#### PROBLEM:
Write out exactly the lines from the line with "nearest to -Y" through the line with "from mathutils import Matrix, Vector", both ends included, and no other line.

#### SUPPLIED RECORDS:
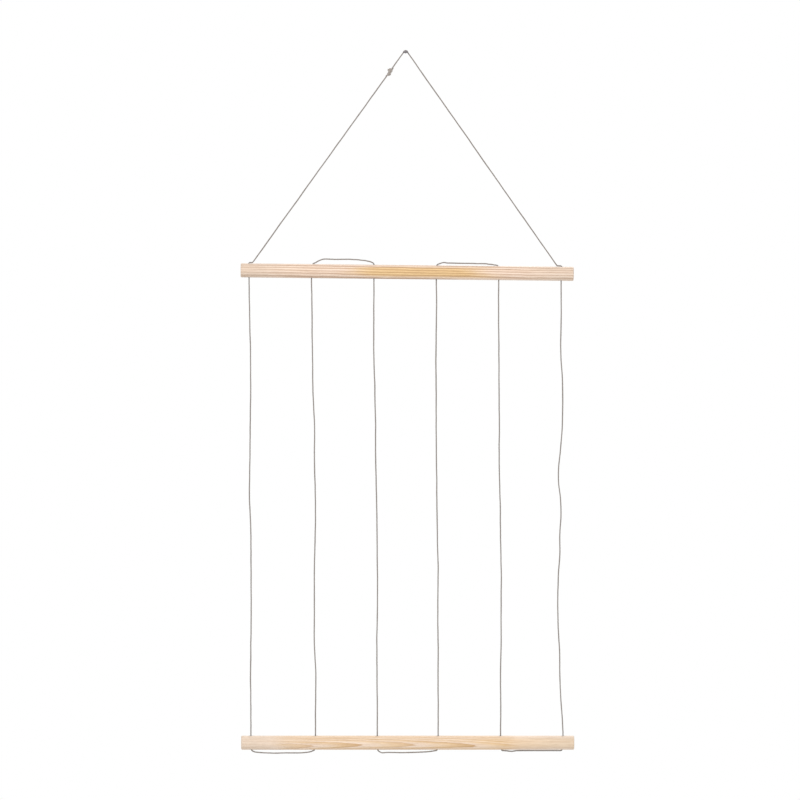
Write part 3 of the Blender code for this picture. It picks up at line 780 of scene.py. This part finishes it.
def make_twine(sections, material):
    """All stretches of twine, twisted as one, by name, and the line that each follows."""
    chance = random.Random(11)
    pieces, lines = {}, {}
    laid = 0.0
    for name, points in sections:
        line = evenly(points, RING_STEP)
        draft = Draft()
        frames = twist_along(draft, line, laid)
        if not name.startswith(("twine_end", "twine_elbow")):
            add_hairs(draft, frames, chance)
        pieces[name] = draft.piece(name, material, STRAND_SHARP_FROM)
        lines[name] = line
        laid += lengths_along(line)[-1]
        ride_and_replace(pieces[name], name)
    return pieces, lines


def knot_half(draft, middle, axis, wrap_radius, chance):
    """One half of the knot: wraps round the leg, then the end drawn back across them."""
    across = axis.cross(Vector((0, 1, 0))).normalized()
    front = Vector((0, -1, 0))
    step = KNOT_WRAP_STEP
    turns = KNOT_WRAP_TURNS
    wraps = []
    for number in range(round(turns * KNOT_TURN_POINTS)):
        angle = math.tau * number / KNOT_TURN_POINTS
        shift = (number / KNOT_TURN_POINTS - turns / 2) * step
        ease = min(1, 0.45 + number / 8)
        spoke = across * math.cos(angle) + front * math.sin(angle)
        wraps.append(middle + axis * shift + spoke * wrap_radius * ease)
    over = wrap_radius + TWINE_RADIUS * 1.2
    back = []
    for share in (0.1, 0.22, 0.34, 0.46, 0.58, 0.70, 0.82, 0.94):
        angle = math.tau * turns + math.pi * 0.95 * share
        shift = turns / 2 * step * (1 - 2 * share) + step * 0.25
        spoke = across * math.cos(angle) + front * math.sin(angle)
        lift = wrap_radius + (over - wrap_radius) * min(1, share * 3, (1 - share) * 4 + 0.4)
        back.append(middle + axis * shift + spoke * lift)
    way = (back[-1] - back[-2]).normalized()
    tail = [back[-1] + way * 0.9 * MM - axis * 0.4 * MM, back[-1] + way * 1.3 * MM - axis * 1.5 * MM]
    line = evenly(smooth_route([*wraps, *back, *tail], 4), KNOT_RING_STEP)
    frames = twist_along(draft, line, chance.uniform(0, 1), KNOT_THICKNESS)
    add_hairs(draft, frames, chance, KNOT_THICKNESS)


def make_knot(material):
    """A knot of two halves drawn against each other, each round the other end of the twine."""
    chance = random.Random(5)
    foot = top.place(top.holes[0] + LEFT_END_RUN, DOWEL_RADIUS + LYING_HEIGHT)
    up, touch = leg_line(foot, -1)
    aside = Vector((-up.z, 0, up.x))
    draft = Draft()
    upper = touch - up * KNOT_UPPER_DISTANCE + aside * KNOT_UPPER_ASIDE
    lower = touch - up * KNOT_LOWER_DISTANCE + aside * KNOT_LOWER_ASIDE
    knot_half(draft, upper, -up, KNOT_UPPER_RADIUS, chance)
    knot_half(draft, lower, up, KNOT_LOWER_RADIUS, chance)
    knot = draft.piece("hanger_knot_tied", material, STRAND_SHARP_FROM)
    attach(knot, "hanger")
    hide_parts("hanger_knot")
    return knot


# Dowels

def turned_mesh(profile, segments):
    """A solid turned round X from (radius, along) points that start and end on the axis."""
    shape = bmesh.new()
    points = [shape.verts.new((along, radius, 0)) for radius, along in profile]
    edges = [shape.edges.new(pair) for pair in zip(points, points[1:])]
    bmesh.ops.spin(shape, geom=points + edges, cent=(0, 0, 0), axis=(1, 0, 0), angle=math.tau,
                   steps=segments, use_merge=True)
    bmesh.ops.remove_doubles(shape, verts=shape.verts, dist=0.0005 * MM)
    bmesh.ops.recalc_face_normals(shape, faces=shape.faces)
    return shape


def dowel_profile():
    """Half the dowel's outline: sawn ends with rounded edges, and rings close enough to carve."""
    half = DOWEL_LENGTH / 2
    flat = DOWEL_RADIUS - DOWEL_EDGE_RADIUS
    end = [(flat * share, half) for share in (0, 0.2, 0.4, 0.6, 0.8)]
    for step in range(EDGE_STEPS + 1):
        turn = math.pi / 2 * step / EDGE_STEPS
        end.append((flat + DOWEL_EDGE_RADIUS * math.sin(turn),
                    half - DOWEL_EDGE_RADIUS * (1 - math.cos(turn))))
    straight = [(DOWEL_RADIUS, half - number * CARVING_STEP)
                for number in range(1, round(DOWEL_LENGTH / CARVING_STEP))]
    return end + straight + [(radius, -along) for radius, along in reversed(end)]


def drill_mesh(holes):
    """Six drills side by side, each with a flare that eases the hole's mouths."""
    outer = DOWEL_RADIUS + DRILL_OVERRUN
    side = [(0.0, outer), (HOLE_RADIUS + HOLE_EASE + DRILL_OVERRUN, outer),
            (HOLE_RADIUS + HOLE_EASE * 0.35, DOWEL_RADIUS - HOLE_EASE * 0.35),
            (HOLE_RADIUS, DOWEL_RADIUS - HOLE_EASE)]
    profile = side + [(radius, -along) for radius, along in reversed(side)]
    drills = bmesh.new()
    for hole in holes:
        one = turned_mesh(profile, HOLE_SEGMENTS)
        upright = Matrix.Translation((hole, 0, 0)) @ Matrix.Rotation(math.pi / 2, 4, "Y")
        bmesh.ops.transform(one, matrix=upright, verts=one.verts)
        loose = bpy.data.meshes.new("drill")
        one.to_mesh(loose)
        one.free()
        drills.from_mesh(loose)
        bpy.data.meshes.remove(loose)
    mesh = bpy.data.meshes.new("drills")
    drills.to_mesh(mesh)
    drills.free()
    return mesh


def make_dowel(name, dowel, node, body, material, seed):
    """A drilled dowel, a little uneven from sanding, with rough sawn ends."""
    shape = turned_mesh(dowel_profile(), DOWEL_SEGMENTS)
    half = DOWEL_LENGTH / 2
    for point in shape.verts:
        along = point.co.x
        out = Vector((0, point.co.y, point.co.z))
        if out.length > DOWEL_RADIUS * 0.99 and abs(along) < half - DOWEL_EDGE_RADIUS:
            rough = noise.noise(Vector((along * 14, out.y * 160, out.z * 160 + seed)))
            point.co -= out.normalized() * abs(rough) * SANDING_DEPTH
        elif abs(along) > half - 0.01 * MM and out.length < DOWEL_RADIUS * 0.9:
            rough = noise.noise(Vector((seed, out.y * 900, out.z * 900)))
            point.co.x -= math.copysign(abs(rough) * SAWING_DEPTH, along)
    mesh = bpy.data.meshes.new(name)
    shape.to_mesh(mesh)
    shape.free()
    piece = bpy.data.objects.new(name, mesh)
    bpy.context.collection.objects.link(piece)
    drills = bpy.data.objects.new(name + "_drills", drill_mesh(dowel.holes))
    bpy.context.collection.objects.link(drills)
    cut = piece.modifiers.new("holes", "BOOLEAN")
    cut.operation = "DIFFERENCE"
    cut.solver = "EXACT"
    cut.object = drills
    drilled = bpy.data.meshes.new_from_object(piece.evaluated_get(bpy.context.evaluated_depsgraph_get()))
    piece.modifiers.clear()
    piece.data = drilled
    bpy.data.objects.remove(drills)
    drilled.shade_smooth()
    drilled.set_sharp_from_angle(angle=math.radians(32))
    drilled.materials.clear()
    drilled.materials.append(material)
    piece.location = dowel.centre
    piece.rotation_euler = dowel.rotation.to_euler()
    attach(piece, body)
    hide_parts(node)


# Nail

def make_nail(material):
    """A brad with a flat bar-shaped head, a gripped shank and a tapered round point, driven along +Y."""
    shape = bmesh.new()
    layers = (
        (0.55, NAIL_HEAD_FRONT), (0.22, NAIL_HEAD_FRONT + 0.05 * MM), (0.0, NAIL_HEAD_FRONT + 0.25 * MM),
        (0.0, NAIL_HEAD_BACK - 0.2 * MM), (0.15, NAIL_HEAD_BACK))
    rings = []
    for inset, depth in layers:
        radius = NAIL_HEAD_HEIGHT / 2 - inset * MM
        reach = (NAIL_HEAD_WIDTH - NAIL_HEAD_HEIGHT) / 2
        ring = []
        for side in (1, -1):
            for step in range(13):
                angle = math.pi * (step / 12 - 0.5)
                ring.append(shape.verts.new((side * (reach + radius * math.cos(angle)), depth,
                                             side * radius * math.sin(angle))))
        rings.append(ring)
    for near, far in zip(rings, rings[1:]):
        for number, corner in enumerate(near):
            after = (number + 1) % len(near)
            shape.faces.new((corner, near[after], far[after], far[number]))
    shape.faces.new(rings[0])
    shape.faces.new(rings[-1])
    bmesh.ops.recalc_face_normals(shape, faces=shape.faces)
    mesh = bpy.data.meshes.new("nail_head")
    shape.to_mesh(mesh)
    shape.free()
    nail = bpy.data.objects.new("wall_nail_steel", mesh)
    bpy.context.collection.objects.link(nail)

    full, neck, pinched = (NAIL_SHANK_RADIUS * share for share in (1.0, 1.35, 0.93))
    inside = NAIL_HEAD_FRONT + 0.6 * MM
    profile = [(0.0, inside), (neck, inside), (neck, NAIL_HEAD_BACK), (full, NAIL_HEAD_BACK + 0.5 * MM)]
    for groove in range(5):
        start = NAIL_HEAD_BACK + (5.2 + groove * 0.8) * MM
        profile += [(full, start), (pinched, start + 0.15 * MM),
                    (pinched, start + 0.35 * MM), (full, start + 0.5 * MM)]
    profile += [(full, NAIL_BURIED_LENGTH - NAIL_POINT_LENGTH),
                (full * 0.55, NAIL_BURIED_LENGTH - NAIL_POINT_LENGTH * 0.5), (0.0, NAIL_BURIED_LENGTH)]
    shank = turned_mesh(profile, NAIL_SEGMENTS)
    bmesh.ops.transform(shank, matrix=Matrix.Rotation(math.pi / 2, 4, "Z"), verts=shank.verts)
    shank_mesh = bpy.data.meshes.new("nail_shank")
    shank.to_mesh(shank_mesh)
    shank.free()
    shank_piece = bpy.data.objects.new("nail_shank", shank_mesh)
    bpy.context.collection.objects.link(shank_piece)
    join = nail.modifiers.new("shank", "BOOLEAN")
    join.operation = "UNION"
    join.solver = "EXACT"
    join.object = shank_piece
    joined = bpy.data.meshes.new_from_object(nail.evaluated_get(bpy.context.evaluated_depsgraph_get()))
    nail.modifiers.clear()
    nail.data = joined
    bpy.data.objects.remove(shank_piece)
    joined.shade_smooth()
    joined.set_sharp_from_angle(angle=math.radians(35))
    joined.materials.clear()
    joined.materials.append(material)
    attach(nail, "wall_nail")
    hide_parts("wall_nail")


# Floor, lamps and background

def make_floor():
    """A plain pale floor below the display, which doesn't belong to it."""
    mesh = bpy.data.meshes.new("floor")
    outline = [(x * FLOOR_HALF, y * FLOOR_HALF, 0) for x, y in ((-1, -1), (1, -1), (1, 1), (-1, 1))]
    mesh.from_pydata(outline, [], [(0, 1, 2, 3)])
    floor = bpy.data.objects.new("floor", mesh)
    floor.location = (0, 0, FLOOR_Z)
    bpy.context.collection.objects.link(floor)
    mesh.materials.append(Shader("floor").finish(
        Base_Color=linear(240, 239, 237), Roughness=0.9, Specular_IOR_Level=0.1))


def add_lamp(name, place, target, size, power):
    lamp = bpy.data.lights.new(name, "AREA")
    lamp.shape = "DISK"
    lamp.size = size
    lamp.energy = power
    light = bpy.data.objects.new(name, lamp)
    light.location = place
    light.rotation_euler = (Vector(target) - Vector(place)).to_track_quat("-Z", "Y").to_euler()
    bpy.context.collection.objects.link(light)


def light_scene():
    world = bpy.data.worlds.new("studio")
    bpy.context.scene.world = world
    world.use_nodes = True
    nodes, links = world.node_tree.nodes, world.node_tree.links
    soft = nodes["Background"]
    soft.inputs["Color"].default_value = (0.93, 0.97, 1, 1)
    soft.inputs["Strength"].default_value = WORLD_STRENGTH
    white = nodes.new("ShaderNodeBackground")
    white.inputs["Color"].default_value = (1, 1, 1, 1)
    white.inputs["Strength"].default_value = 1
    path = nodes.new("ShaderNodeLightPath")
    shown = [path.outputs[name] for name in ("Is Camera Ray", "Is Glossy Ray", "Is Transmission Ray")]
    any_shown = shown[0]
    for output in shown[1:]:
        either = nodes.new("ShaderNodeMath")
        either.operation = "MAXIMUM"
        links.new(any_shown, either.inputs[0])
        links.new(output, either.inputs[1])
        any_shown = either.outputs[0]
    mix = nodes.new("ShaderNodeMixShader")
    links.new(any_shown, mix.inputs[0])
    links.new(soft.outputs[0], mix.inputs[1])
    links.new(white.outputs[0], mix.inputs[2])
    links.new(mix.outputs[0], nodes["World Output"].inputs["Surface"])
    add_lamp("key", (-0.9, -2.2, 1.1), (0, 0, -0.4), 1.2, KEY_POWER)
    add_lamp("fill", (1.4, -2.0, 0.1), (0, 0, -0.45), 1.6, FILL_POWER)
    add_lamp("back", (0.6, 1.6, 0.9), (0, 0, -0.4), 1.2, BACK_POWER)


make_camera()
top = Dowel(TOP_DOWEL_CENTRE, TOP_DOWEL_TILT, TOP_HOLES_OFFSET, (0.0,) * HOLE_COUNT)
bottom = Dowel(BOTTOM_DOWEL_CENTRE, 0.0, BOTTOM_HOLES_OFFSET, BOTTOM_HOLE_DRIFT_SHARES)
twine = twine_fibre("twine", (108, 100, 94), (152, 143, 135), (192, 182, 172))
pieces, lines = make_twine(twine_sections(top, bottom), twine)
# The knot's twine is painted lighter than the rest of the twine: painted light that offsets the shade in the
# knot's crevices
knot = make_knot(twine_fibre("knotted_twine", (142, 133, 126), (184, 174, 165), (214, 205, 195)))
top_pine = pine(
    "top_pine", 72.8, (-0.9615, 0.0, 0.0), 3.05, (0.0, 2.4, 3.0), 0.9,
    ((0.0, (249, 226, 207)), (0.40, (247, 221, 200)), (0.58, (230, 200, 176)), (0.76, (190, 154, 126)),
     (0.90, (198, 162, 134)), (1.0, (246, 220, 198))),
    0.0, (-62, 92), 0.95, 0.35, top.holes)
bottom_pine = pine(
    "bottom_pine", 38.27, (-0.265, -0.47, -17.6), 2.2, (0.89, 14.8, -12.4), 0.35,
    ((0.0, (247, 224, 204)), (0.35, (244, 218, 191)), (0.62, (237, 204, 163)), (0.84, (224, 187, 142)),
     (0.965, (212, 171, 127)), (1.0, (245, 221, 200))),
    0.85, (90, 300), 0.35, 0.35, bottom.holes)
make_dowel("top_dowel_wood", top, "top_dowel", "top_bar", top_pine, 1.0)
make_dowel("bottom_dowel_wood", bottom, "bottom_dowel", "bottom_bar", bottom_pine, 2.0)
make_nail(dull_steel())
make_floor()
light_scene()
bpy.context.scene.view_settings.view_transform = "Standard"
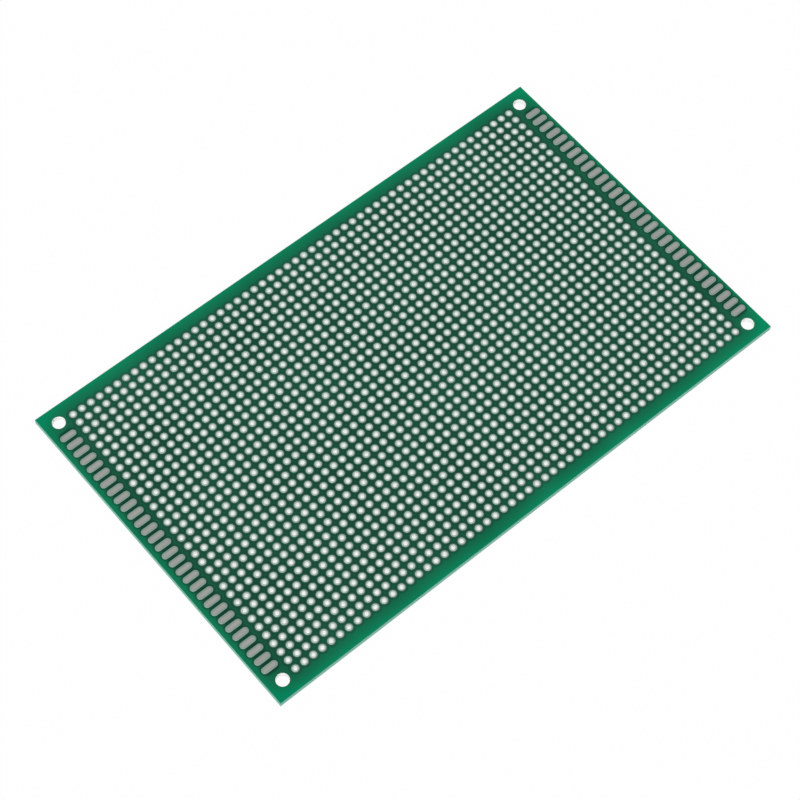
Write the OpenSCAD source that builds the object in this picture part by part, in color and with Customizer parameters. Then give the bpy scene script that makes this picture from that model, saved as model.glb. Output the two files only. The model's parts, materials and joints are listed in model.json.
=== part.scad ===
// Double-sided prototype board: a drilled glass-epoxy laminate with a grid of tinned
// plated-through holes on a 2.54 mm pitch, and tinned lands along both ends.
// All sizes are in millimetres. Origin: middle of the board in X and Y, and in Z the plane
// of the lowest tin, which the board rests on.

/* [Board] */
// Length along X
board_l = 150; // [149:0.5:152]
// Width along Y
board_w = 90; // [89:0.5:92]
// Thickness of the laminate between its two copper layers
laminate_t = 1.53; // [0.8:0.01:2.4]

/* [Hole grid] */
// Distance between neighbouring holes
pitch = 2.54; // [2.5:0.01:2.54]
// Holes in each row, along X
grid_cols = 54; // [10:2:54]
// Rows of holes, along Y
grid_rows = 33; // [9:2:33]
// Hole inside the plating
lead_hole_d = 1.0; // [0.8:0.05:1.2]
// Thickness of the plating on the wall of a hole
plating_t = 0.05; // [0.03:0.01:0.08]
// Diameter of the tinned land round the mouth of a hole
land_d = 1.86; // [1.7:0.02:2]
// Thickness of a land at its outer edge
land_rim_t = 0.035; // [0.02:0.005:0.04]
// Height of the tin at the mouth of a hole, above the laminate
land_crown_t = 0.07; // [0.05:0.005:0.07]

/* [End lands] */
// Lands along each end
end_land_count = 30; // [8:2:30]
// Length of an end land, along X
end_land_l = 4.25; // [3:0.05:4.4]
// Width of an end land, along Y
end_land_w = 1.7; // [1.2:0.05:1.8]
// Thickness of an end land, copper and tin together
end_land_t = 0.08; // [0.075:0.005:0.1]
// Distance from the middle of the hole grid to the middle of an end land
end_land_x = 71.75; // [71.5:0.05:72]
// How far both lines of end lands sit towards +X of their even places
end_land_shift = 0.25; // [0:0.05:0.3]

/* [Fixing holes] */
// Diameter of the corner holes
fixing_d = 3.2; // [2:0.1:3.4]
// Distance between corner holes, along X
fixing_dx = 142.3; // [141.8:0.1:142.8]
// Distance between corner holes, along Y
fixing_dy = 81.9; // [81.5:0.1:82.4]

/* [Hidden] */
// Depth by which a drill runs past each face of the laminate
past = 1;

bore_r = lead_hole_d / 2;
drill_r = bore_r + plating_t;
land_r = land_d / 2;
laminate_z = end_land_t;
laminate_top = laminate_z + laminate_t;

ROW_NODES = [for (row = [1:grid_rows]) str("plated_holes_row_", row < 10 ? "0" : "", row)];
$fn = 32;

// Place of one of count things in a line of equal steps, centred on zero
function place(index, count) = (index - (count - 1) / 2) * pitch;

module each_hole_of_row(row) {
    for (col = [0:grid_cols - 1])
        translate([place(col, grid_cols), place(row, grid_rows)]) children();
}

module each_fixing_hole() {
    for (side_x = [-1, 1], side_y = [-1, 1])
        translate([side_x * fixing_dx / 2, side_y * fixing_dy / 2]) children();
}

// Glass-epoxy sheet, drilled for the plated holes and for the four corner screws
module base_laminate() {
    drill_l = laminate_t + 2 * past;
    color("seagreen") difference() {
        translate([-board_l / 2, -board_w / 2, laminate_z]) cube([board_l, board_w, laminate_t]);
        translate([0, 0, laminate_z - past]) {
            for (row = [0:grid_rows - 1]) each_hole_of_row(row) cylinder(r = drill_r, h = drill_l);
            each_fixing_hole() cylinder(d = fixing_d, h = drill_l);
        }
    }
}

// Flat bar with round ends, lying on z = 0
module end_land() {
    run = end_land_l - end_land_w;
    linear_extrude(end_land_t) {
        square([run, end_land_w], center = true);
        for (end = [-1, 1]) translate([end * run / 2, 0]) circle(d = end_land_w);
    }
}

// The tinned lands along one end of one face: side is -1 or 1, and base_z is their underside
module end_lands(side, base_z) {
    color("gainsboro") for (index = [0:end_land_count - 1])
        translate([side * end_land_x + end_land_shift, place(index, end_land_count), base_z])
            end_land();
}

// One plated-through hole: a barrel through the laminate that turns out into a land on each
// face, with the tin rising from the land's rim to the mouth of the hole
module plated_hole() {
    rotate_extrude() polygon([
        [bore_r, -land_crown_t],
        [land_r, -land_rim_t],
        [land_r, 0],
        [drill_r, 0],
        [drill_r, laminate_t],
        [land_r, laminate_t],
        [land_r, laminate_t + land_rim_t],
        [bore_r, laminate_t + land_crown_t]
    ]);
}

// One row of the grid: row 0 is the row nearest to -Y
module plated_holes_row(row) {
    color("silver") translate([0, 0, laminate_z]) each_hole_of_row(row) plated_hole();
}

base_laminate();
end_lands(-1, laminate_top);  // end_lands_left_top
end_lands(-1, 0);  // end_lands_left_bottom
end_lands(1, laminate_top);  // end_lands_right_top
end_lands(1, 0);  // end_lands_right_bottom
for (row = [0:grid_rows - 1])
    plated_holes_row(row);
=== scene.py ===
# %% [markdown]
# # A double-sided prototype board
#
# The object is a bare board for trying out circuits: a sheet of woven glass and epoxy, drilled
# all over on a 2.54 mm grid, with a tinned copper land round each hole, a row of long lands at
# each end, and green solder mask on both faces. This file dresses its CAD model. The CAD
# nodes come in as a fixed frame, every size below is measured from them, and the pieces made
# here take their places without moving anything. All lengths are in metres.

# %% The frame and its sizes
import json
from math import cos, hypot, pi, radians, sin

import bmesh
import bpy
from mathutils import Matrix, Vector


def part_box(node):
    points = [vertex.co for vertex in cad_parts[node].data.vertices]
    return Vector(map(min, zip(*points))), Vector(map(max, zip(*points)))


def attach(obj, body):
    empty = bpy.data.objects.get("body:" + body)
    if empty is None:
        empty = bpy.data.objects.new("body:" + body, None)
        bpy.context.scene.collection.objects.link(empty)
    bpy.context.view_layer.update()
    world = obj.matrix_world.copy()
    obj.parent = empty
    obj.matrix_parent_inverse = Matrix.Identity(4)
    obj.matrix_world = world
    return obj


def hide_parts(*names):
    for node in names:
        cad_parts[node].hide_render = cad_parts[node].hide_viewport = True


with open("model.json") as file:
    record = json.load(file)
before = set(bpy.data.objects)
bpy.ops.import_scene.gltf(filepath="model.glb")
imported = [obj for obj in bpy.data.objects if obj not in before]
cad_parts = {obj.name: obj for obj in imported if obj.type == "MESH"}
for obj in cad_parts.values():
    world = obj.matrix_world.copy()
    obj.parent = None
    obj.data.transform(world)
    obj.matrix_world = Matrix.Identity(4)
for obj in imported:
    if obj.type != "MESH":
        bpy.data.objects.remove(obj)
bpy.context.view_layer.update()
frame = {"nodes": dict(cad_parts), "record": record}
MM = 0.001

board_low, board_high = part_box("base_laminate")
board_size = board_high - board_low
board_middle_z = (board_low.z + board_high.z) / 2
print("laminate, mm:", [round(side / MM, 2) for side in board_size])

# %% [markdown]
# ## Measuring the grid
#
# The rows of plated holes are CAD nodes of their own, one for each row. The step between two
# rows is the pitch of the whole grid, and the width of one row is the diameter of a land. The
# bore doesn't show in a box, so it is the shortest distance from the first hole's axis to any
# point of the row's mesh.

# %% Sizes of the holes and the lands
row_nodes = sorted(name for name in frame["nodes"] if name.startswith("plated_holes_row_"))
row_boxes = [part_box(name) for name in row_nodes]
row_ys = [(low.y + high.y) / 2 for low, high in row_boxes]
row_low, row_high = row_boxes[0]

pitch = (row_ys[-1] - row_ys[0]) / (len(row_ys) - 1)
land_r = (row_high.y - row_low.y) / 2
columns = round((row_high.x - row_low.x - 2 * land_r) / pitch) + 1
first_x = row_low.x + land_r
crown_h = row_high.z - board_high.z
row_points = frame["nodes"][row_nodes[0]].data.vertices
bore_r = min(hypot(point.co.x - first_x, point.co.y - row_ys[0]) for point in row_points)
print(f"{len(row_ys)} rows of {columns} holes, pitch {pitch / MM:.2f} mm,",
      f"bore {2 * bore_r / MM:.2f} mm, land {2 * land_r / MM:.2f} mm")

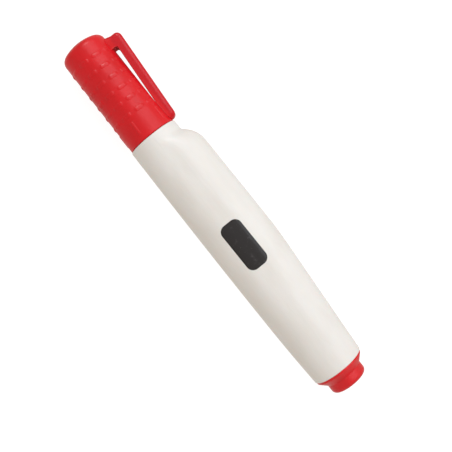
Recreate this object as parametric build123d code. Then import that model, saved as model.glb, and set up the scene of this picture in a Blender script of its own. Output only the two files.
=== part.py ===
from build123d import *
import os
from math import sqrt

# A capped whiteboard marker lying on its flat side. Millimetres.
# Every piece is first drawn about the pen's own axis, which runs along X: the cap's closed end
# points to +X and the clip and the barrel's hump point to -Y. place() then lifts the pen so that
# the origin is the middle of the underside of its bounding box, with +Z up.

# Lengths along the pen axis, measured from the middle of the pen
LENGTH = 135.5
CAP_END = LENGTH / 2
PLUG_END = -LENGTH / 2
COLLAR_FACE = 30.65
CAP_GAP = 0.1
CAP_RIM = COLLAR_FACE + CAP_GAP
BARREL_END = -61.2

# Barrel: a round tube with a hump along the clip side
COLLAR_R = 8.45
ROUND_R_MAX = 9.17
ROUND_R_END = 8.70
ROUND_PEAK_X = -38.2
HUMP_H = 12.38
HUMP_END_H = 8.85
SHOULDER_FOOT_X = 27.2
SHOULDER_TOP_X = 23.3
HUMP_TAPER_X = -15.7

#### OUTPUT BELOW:
// One row of the grid: row 0 is the row nearest to -Y
module plated_holes_row(row) {
    color("silver") translate([0, 0, laminate_z]) each_hole_of_row(row) plated_hole();
}

base_laminate();
end_lands(-1, laminate_top);  // end_lands_left_top
end_lands(-1, 0);  // end_lands_left_bottom
end_lands(1, laminate_top);  // end_lands_right_top
end_lands(1, 0);  // end_lands_right_bottom
for (row = [0:grid_rows - 1])
    plated_holes_row(row);
=== scene.py ===
# %% [markdown]
# # A double-sided prototype board
#
# The object is a bare board for trying out circuits: a sheet of woven glass and epoxy, drilled
# all over on a 2.54 mm grid, with a tinned copper land round each hole, a row of long lands at
# each end, and green solder mask on both faces. This file dresses its CAD model. The CAD
# nodes come in as a fixed frame, every size below is measured from them, and the pieces made
# here take their places without moving anything. All lengths are in metres.

# %% The frame and its sizes
import json
from math import cos, hypot, pi, radians, sin

import bmesh
import bpy
from mathutils import Matrix, Vector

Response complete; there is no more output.